I can’t believe it was only six months ago that I wrote my first post on RA about Jersey Shore, when the show was just a few episodes in and the media/pop culture firestorm surrounding it hadn’t yet reached its peak. Oh, how things have changed.
The first episode of the much-anticipated second season premiered on MTV last night, and unless you live under a rock (or are older than 35) you know that the network’s eagerness to get the now-famous cast back on air led them to shoot Season 2 in Miami when it was still snowing buckets on the East Coast.
So far, the geographic change seems at worst harmless, and at best necessary. Since JS Season 1 only ended a few months ago, it would be exceedingly hard to revive the novelty of the show’s first weeks in the same house and at the same bars. Indeed, it’s not such a bad idea to test the legs of the cast—can they be as interesting, or perhaps more interesting, when removed from the very scene that gave the show its name? Answer: yes.
Watching The Situation, Pauly D, Vinny, Ronnie, Sammi, Snooki and JWoww (more on Angelina later) reunite was like meeting up with old friends again, and even though we know many of the cast members have spent the last four months within arms’ length of one-another, it still felt like they were all excited to be re-living the very experience that got them here in the first place. Sort of like how the three months you spend planning the prom (what, you guys didn’t have overanxious female friends in high school?) didn’t manage to undermine the greatness of seeing your peers in evening wear. (Well, that, and the drinking; everyone’s looking forward to the drinking.) Read More ›
Cruel Cruel Summer
Filed Under: TV Reviews
So I know I’m several weeks late with the inevitable roundup of summer television, but I like to get a little settled before I pass judgment on hours of programming that I’ll probably continue watching out of sheer boredom after I’ve long since established that it’s making me progressively dumber (see: Rock of Love). I like to catch a few episodes, allow myself to get mildly invested in the characters/contestants/suitors before I decide whether a show is “worth” an hour of my Sunday afternoon, which might otherwise be spent watching foreign films, reading literature or pontificating on the meaning of life. Seriously, I’m a very busy person.
So here’s what I’m watching this summer, and what you should be too, if you know what’s good for you.
THE BACHELORETTE: I’m a little late to this particular line of shows; all I know is both The Bachelorette and predecessor The Bachelor (shit started in 2002!) are the mainstream equivalents of VH1’s romantic contest-based programming.
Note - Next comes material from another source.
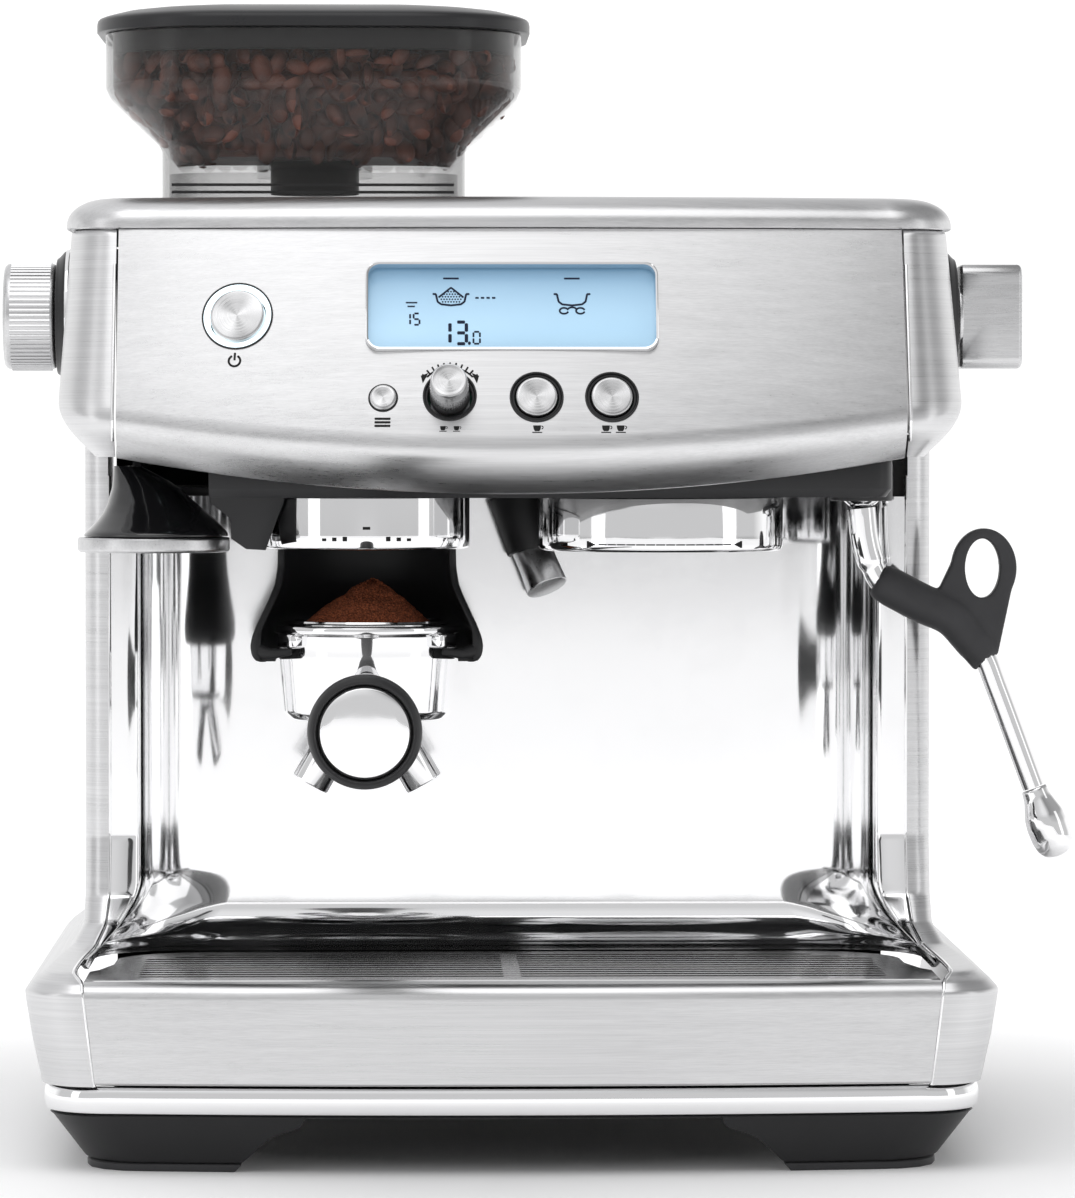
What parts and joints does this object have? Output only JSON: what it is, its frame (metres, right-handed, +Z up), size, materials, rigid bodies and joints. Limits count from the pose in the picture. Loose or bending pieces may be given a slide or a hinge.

The only difference is there’s more mush—poetry, hand-holding, prolonged eye contact without resulting sexual contact—and fewer strippers. Bachelorette Ali, who is apparently a cast-off from a past season of The Bachelor (sort of the ABC version of Real World/Road Rules Challenge), seems sufficiently generic; she’s the kind of girl you’d pass in a J. Crew with a small dog in her purse. Her eligible men are equally nondescript, to the point that I’ve watched at least three episodes and couldn’t pair names with faces. Fortunately for ABC, the sheer voyeurism of watching people try to fall in love means it’s hard to fuck this one up.
Verdict: Watch with a hand on the remote. Some scenes—like Ali being serenaded by anyone, anywhere—are too perfectly awkward to miss. Others, like the ENDLESS rose ceremony, are easy to skip.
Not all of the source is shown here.